Hand me down clothes are a god send, my only issue is my daughter's love of pink and my younger son's dislike of the colour. But as a baby he enjoyed pink sheets, blankets, teddies and a host of other girly items - much to the disgust of others!
When I heard a few years ago that people were disposing of plastic carrier bags as soon as they brought home their shopping, I was horrified. Plastic bags were always held in high esteem in my home place, they had a special location in the house and were re-purposed for several jobs. Does everyone not have a bag of plastic bags? Who was throwing them out?
The same goes with wine bags, Christmas gift bags, birthday present parcels - you NEVER write your name on the attached tag, they can and will be used over and over again!
Do. It. Yourself - Now I know many DIY projects can end in disaster but I have to say it is hard for me to pass over the buck for something I could possibly do on my own. I have become a master in painting and decorating and while some rooms in my house showcase my beginner status - practice makes perfect. And job satisfaction is a great morale boost.
We still laugh in our house about the time we bought a new dishwasher and I refused to pay €60 for installation and handed my husband the instructions instead! We did get it installed, but the time it took probably wasn't cost effective!
Last one to buy a round at the bar? No way, you have got to get in there early, before any more stragglers join the group or before people get brave and start ordering double brandys!
It is not about spending less, but spending wisely. Instead of buying a cheap perfume set for your friend that lives halfway to Cork, organise a weekend to meet up next year.
This Christmas after enjoying the heroics of Cavan on the field (maybe not quite Croke Park), I am imploring Leitrim people to be a bit more Cavan in their thinking. Reduce spending, reuse and re-purpose old items and recycle.
While I love the idea that some people are “going all out this Christmas” I don’t necessarily believe that should equate more stuff, more presents, more food or more spending.
I love Christmas, the tree and decorations are up, the xmas songs are blaring and I am living for hot chocolate (a few hot toddies) and hallmark movies.

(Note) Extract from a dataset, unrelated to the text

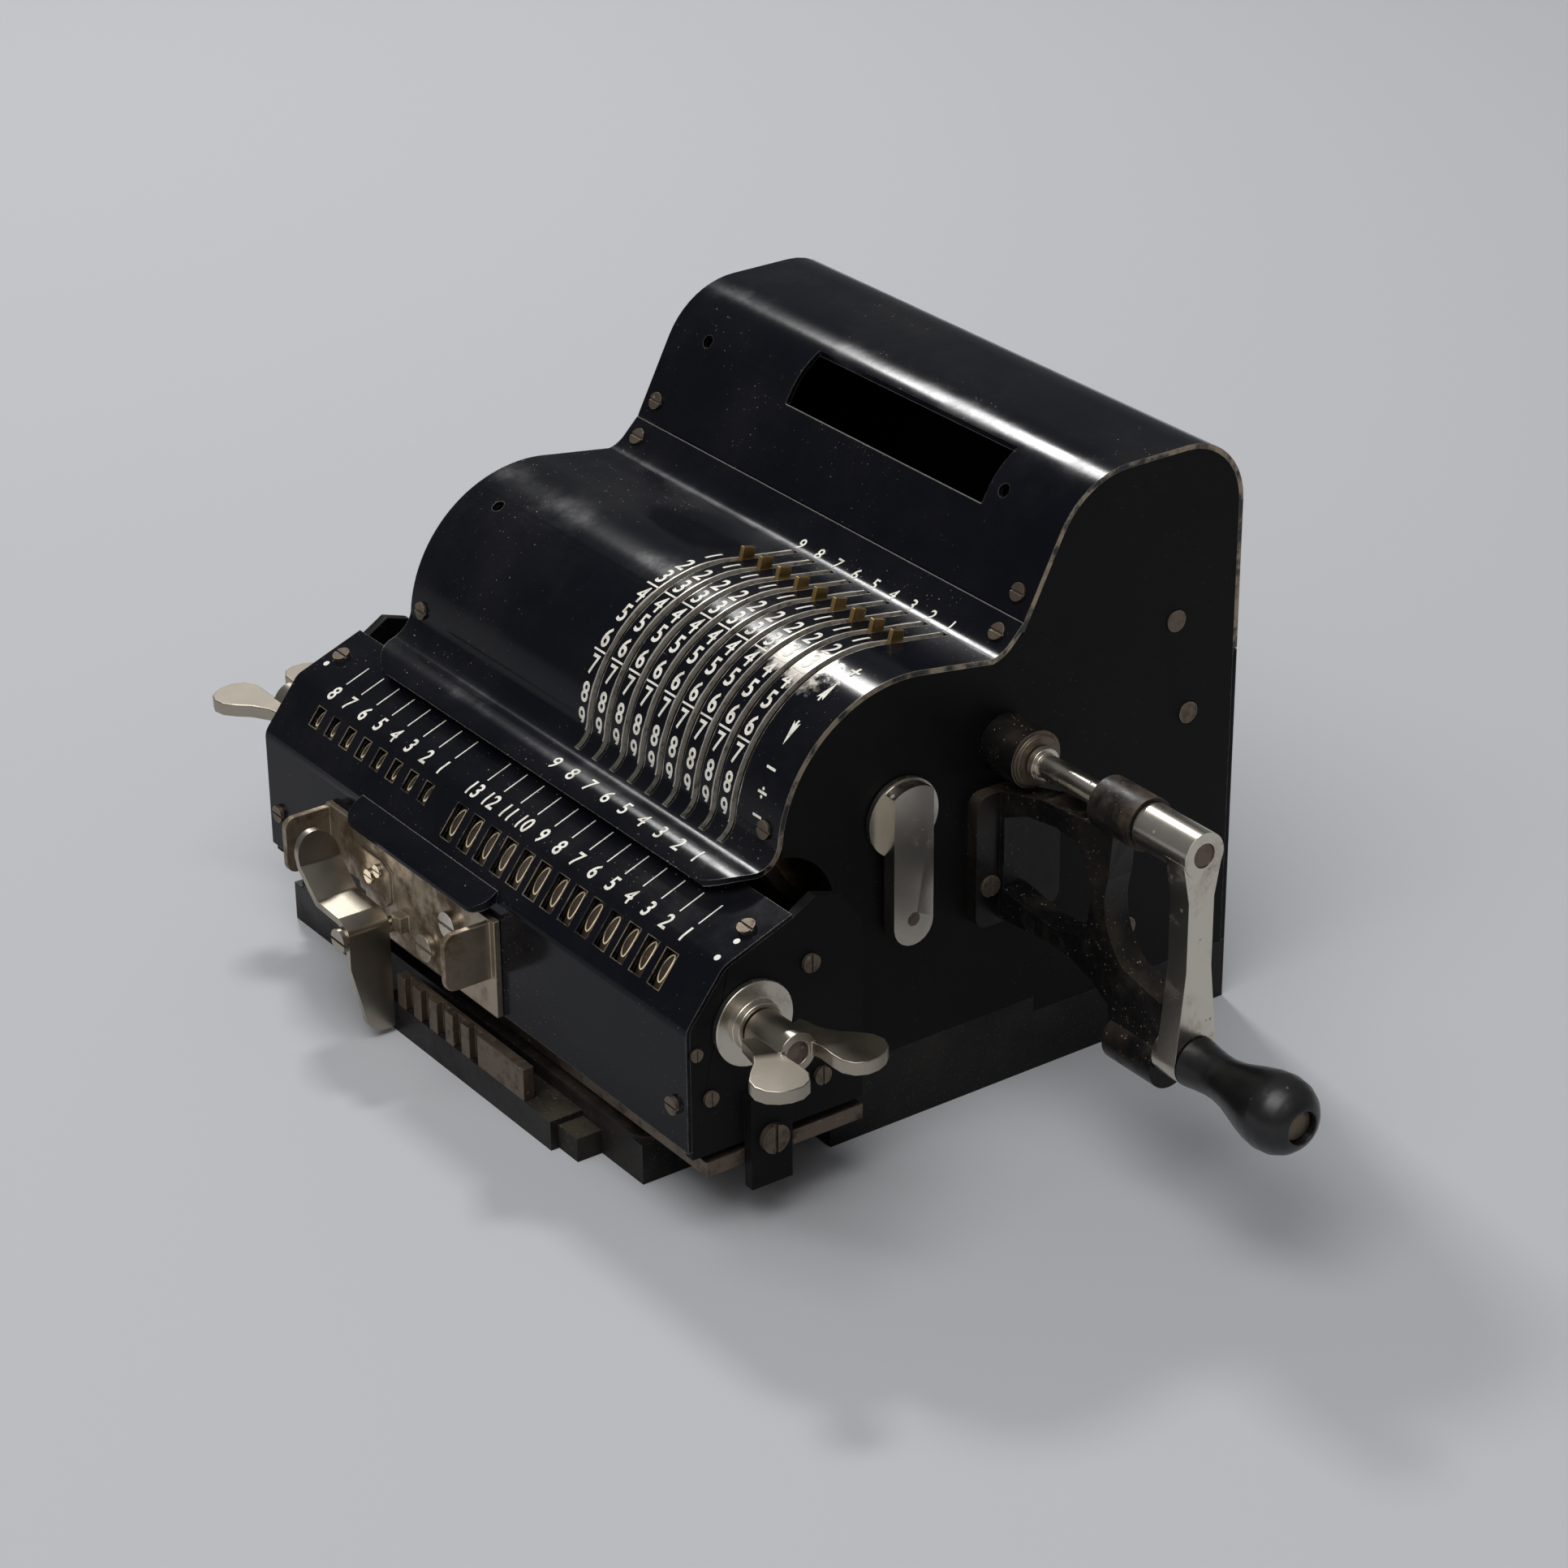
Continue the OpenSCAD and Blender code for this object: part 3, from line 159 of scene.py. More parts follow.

But I also hate the waste that Christmas brings.
Do your kids remember what they got last year? Do they still play with it or wear it, or know who got it for them?
Of course Santa will bring toys - that magic is real.
But does the sitting room need to be filled with ripped open presents from who knows who, an aunt, a cousin, a work colleague - cheap plastic toys for the sake of it, clothes for the sake of it and enough boxes of chocolate to build a fort in?
We all realise that Christmas won’t be the same this year, there won’t be work parties, or even large family get-togethers. Many of us will need to decide now what sacrifices we will make to see the people we love.
We might need to forego the restaurant or shopping centre so that we can see our elderly relatives or visit a friend.
While Christmas is the most magical time of the year, it is so special because we stop thinking about ourselves and focus on the happiness of others.
How you will cheer up the neighbours down the road who won’t see family this year, how will you try to bring a smile to those who are grieving a loss, who lost their jobs, who are sick?
Don’t get yourself into debt, don’t go “all out” if it means a lean and miserable January. Don’t borrow from your future self for an instant hit of excitement.
Instead create traditions that will last with your family - board games, winter walks, baking cookies, movie night, writing cards, festive zoom quizzes or drive by decoration hunts.
Spend wisely this Christmas, be a little more Cavan!